Inception

Warner Bros

R4 DVD

 

I have been waiting to see Inception for quite some time. It is a film which has been surrounded by a vast amount of hype and I wondered if it could live up to the publicity. Christopher Nolan is a very accomplished director having made such films as Batman Begins, The Prestige and Insomnia. While Leonard DiCaprio has risen from been a teen star to taking roles which are far darker and eccentric, his last film Shutter Island, was a superb exploration of memory, madness and the inner recesses of the psyche. Together I wondered what they could do and I was not disappointed.

 

Inception is a very complex film; its origins could probably be traced back to a book written in 1976 called The Selfish Gene by Richard Dawkins. In this book Dawkins posited that genes replicated for their own benefit and we were only the means of transmission. As an afterthought, Dawkins suggested there was another sort of replicator on this planet, a cultural one, he called this a meme. The concept of the meme took off like wildfire; it became a major cause of debate among academics worldwide. Do ideas replicate like genes, do they act like viruses and when planted spread from host to host. A vast number of books continue to be written on this idea alone.

 

Inception takes meme theory (though it never actually uses the word) and matches with an exploration of the world of dreams. It is interesting that in the last weeks news there was a discussion of a firm in the U.S. which has developed a machine which can record dreams, perhaps the ideas in this film are not farfetched. The idea of shared dreams has been around a long time in both mystical literature (Tibetan Buddhism for example) and in such films as the Nightmare on Elm Street series. Nolan takes shared dreaming further and creates a dream heist squad. This team work together to create a dream world based on the subjects life and when the subject is kidnapped and brought into the shared dream information can be extracted. This can be a messy process as the subject fills the dream environment with their own projections and these can be defensive even violent. The dream team needs to include an architect, who designs the structures of the shared dream world, a medical technician, an extractor and various support staff. It isn’t an easy business.

 

This process can work on multiple levels with three dreams within dreams.

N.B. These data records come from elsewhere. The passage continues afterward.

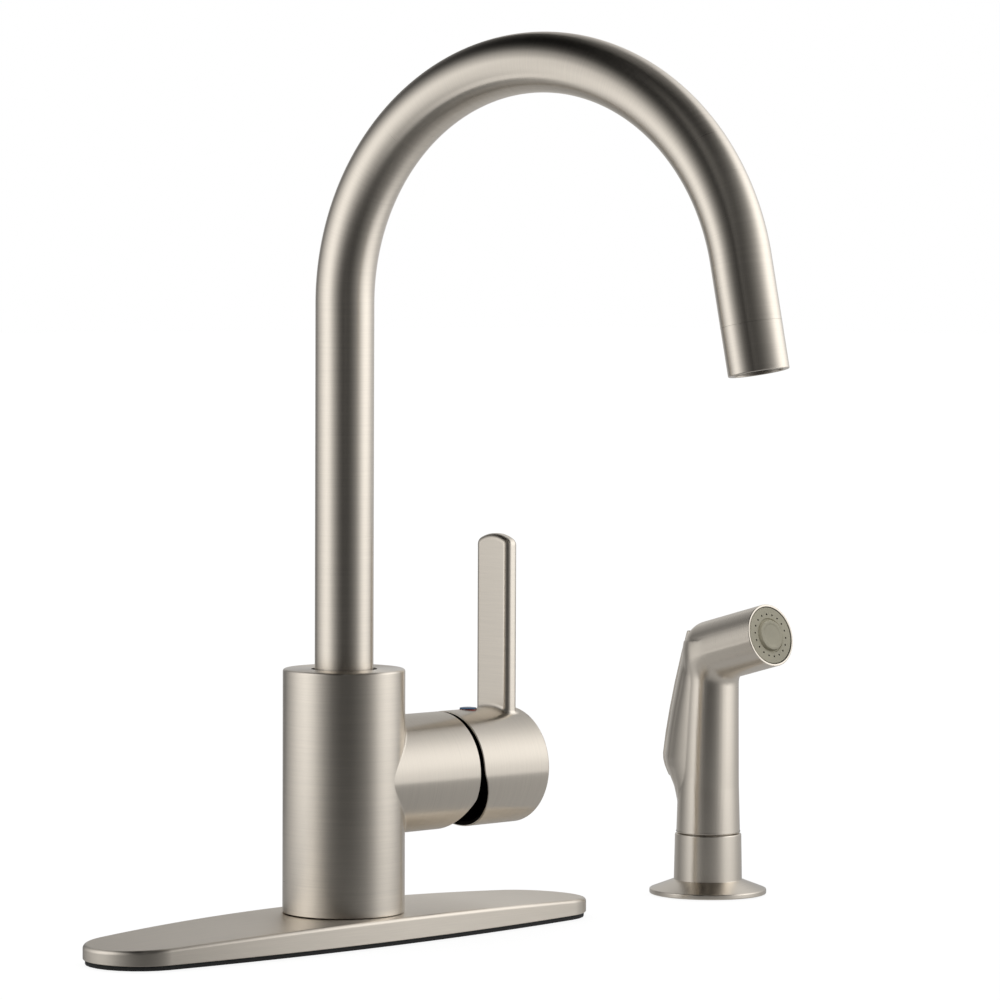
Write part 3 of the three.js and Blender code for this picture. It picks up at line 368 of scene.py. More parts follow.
def holed_window(hole, low, high, rings=10, ease=1.5):
    """Rows of points from a hole's edge out to a window, all in two flat coordinates."""
    low, high = np.asarray(low, float), np.asarray(high, float)
    middle, half = (low + high) / 2, (high - low) / 2
    way = (hole - middle) / half
    square = way / np.abs(way).max(1, keepdims=True)
    for corner in ((-1, -1), (-1, 1), (1, -1), (1, 1)):
        away = np.linalg.norm(square - corner, axis=1)
        square[away < away.min() + 1e-9] = corner
    edge = middle + half * square
    share = np.linspace(0, 1, rings + 1)[:, None, None] ** ease
    return hole * (1 - share) + edge * share


def net(field, low, high, cell):
    """The zero surface of a distance field, as points and quads."""
    axes = [np.arange(a, b + cell, cell) for a, b in zip(low, high)]
    value = field(np.stack(np.meshgrid(*axes, indexing="ij"), -1))
    inside = value < 0
    corner = np.array([(i, j, k) for i in (0, 1) for j in (0, 1) for k in (0, 1)])
    edges = [(a, b) for a in range(8) for b in range(a + 1, 8) if abs(corner[a] - corner[b]).sum() == 1]
    shape = np.array(value.shape) - 1
    filled = np.zeros(shape, int)
    for i, j, k in corner:
        filled += inside[i : i + shape[0], j : j + shape[1], k : k + shape[2]]
    cells = np.argwhere((filled > 0) & (filled < 8))
    number = -np.ones(shape, int)
    number[tuple(cells.T)] = np.arange(len(cells))
    total, hits = np.zeros((len(cells), 3)), np.zeros((len(cells), 1))
    for a, b in edges:
        first, last = cells + corner[a], cells + corner[b]
        va, vb = value[tuple(first.T)], value[tuple(last.T)]
        crossed = (va < 0) != (vb < 0)
        t = np.where(crossed, va / np.where(crossed, va - vb, 1), 0)[:, None]
        total += np.where(crossed[:, None], first + t * (last - first), 0)
        hits += crossed[:, None]
    points = np.array([axis[0] for axis in axes]) + total / hits * cell
    for _ in range(4):
        way = slope(field, points)
        points -= field(points)[:, None] * way / np.maximum((way**2).sum(1, keepdims=True), 0.2)
    faces, steps = [], np.eye(3, dtype=int)
    for axis in range(3):
        u, v = [i for i in range(3) if i != axis]
        start = np.argwhere(np.diff(inside, axis=axis))
        keep = (start[:, u] > 0) & (start[:, v] > 0) & (start[:, u] < shape[u]) & (start[:, v] < shape[v])
        start = start[keep]
        ring = [start, start - steps[u], start - steps[u] - steps[v], start - steps[v]]
        quad = np.stack([number[tuple(r.T)] for r in ring], -1)
        faces.append(quad[(quad >= 0).all(1)])
    return points, np.concatenate(faces)


def slope(field, points, step=0.02 * MM):
    """The gradient of a field at some points."""
    way = np.zeros_like(points)
    for axis in range(3):
        nudge = np.zeros(3)
        nudge[axis] = step
        way[:, axis] = (field(points + nudge) - field(points - nudge)) / (2 * step)
    return way


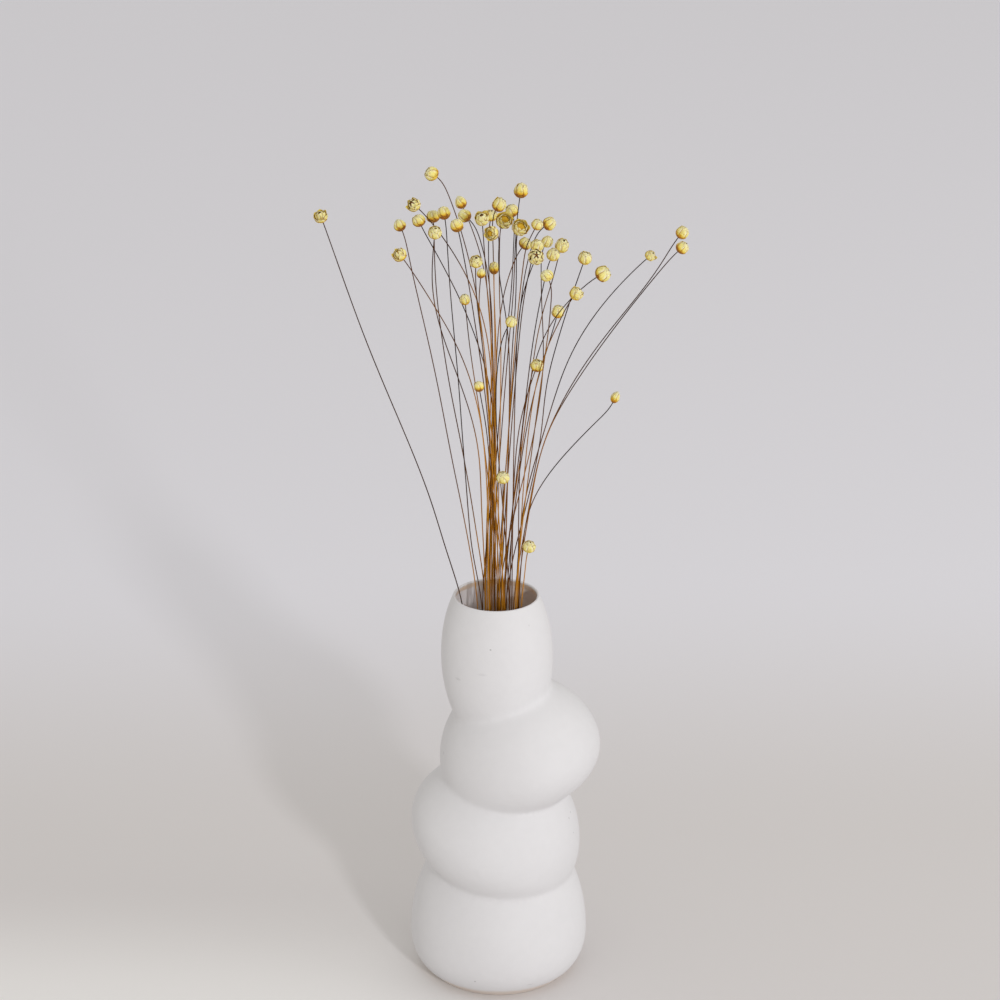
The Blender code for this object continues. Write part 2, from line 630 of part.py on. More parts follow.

At the same time there is another process, more elusive and dangerous, that of inception. This is where a meme is planted deep within the unconscious of the individual and believing it is their own original though their whole life experience is changed by this experience, for good or ill.

 

Cobb (DiCaprio) is an extractor who is good at his job; he has a top team who works together at this new form of industrial espionage. However he has a dark past which haunts him. He experimented with his wife exploring the various levels of dream work not understanding that the deeper you go the more time is disturbed in the process. In the first level of dreaming 5 minutes in the conscious world gives you some 60 minutes of dream time, at very deep levels 5 minutes could equal 10 even 50 years. Together Cobb and Mal find themselves in the deepest dream levels and spent some fifty years growing old together and building their own world. Unknown to Mal, to achieve this task Cobb used the art of inception to plant a thought within her mind, the idea that this dream world as the real world.

 

However, Cobb realizes that they have totally lost touch with the real world (and their children) and brings them back to the waking state. Mal cannot adjust; she becomes more and more depressed and suicidal. The meme that her dream world is the real one obsesses her more and more and finally she commits suicide unable to convince Cobb to join her. In fury Mal has also distorted the evidence to suggest Cobb was involved in her death. He loses access to his children and has to flee America, a wanted man.

 

Inception has multiple plots which are locked together into a fascinating story. The central story is an inception where Saito agrees to use his high end connections to clear Cobb’s name is they can pull off a risky job. They need to implant a thought into the mind of Robert Fischer (Cillian Murphy), a business rival of Saito’s. This thought will result in him splitting up the rather gigantic business empire which he will inherit on his father’s death.

 

When Fischer’s father dies they swing into action. Saito makes some arrangements with the private plane company transporting Fischer and his father’s body and the team has 60 minutes to undertake the art of inception. Using three levels of dreams, risky medications and alternate realities the game begins. But things are never as easy as they seem and Cobb’s dead wife, who lives on in his memory, takes to sabotaging the operation at every turn. At the same time Fischer’s unconscious has impressive defensives and they are armed with all manner of weapons. As they move from dream level to dream level the risks get greater and greater, since they are so heavily sedated a dream shock may send them into limbo. Limbo being  a sort of dream freespace where the mind lives eternally in its own reveries without any sense of reality.

 

This is a film which takes a lot of concentration and thought, it is not easy entertainment and sadly that is what has bought it some less than spectacular reviews. Personally I like my films intelligent, I am sick of plots which could be deciphered by a six year old who is playing Nintendo at the same time. I want a mental challenge and Inception supplies it. It is a beautiful looking film with some truly ingenious special effects, the characters are all superb and they all perform their roles admirably. The movement between various dream states and reality is superbly handled and at times you scratch your head and begin to ask that perennial question “what is reality anyway?”.

 

This is an instant classic; I truly believe it is the best science fiction film I have seen in many, many years. Multiple viewings will even give greater enjoyment and offer more nuances hidden within the plot.